Magna Carta established the principle of ‘Habeas Corpus’ that still applies to this day – a law stating that no man in England may be imprisoned indefinitely without fair trial before judge and jury, unless of course he appears a bit foreign-looking.
Thanks to sea trade with Europe, Ipswich flourished during the Middle Ages, having close ties with the town of Antwerp, twinned with Dectwerp.
During the First World War, the pork processing plant was
requisitioned to produce ammunition. Small explosive devices similar to Mills Grenades were made there and became nicknamed ‘Sausage Bombs’, but without careful storage they kept going off.
In 1903 the world’s first ever lawnmower was invented here, and in 1986 it was lent to the Science Museum. Ipswich still hasn’t got it back.
Just along the coast is the village of Orford, famous for its ancient smoke house where herrings, salmon and eels are cured. The owner recently experimented with many different types of wood to produce a variety of smokes, with the result that the nuns at nearby Orford Convent celebrated seven new Popes in one afternoon.
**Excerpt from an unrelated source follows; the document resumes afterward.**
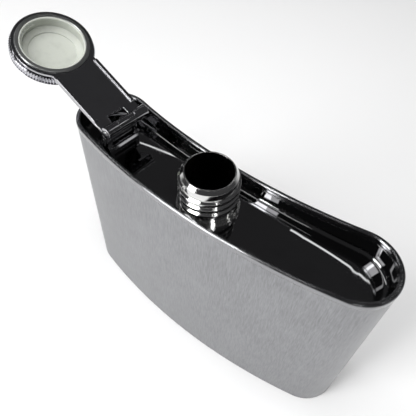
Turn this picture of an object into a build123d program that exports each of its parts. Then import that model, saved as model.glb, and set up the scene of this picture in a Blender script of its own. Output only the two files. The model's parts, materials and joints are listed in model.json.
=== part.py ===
from build123d import *
import math
import os

# Hip flask with a captive screw cap on a double-pin hinge. Millimetres, +Z up.
# The origin is the middle of the underside of the base. The curved front faces -Y and the
# hinge is at the -X end. The cap is drawn swung open, the way it hangs beside a filled neck.

# ---- body ----
BODY_WIDTH = 95.0          # over the two round ends
BODY_THICKNESS = 20.7      # front to back on the centre line
BODY_HEIGHT = 63.0         # table to the top of the rim
END_RADIUS = 10.1          # round ends, seen from above
END_SETBACK = 4.1          # how far the ends lie behind the middle
SHEET = 0.6                # stainless sheet of the body shell, the base and the pan
BASE_UPSTAND = 2.4         # height of the base flange inside the shell
BASE_EDGE = 0.5            # rounding under the base
RIM_HEIGHT = 1.7
RIM_PROUD = 0.1            # the rim band stands this far outside the shell
RIM_ROUND = 0.45

# ---- pan sunk in the top ----
PAN_DEPTH = 4.8            # below the rim, at the neck
PAN_CROWN_RADIUS = 400.0   # the floor of the pan is arched along the width
PAN_FILLET = 1.2

# ---- neck ----
NECK_X = -0.4              # the neck stands this far off the middle
NECK_Y = -0.65
NECK_BORE_RADIUS = 5.9
NECK_WALL = 1.0
NECK_RISE = 7.4            # lip above the rim
NECK_TAIL = 0.8            # length of the tube below the floor of the pan
LIP_BAND = 2.2             # lip to the middle of the first turn of thread
LIP_TAPER = 1.0            # height of the cone under the lip
LIP_EDGE = 0.3             # width of the flat lip
THREAD_PITCH = 2.1
THREAD_DEPTH = 0.6
THREAD_CREST = 0.9         # width of the flat top of the thread
THREAD_TURNS = 3.5
THREAD_END = 250.0         # degrees round from +X, where the thread runs out under the lip
FLANGE_WIDTH = 1.1
FLANGE_STEP = 0.75

# ---- cap ----
THREAD_CLEARANCE = 0.35    # radial, cap thread to neck thread
CAP_THREAD_DEPTH = 0.3
CAP_THREAD_CREST = 0.4
CAP_THREAD_TURNS = 0.35
CAP_THREAD_START = 0.9     # mouth to the middle of the thread at its first end
LINER_WALL = 0.5           # plastic outside the root of its thread
CAP_WALL = 0.5             # steel of the collar
LIP_WIDTH = 0.6            # flange of the collar beyond its wall
LIP_THICKNESS = 0.35
LINER_DEPTH = 3.9          # mouth to the sealing floor of the liner
LINER_THICKNESS = 0.8
SHOULDER_DEPTH = 2.9       # mouth to the sloping shoulder round the sealing floor
SEAL_CLEARANCE = 0.25      # radial, sealing floor beyond the neck's lip
SEAL_RECESS = 0.2
CROWN_THICKNESS = 0.9
HEAD_WALL = 2.05           # knurled wall outside the collar
KNURL_HEIGHT = 2.05
KNURL_COUNT = 90
KNURL_DEPTH = 0.3
SEAL_GAP = 0.05            # liner to neck lip when shut

# ---- arm ----
ARM_TURN = 4.8             # degrees, the arm points this far behind the -X direction
ARM_TILT = 21.0            # degrees above level, swung open
HINGE_INSET = 17.25        # upper pin in from the round end of the body
ARM_WIDTH = 13.2
ARM_SHEET = 0.9
RING_WIDTH = 1.4
RING_GAP = 0.08            # radial, collar turning in the ring
RING_PLAY = 0.05           # collar flange to the ring's face
HEAD_PLAY = 0.2            # knurled head to the ring's back
FLANGE_HEIGHT = 0.55       # turned edges of the arm
NOTCH_WIDTH = 5.5
NOTCH_LENGTH = 4.2

# ---- hinge ----
PIN_RADIUS = 0.75
PIN_GAP = 0.05             # radial, where a pin turns
BARREL_WALL = 0.75
SIDE_GAP = 0.15            # beside every turning barrel
LINK_LEAN = 3.9            # lower pin lies this much further from the neck than the upper pin
LINK_WIDTH = 7.5
LINK_WEB = 1.0
EAR_THICKNESS = 1.2
BASE_PLATE = 1.1
BARREL_LIFT = 0.25         # lower barrel above the base plate
PIN_HEAD = 0.35

# ---- derived ----
end_x = BODY_WIDTH / 2 - END_RADIUS
front_h = END_SETBACK + BODY_THICKNESS / 2
back_h = END_SETBACK - BODY_THICKNESS / 2
front_radius = (end_x**2 + front_h**2 - END_RADIUS**2) / (2 * (front_h - END_RADIUS))
back_radius = (end_x**2 + back_h**2 - END_RADIUS**2) / (2 * (back_h + END_RADIUS))
front_centre = -BODY_THICKNESS / 2 + front_radius
back_centre = BODY_THICKNESS / 2 + back_radius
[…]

By Victorian times, Ipswich was growing rapidly and horse drawn trams were introduced. However, with the construction of a power station in 1888, these old, slow conveyances were adapted to run on electricity. It was amazing how they speeded up when the horses had 240 volts put through them.
The Victorians constructed many fine buildings, including Ipswich County Hall. This houses the court where Mrs Wallis Simpson obtained her divorce prior to marrying the Duke of Windsor. However, Wallis kept her married surname, preferring not to go back to her maiden name of ‘And-Gromit’.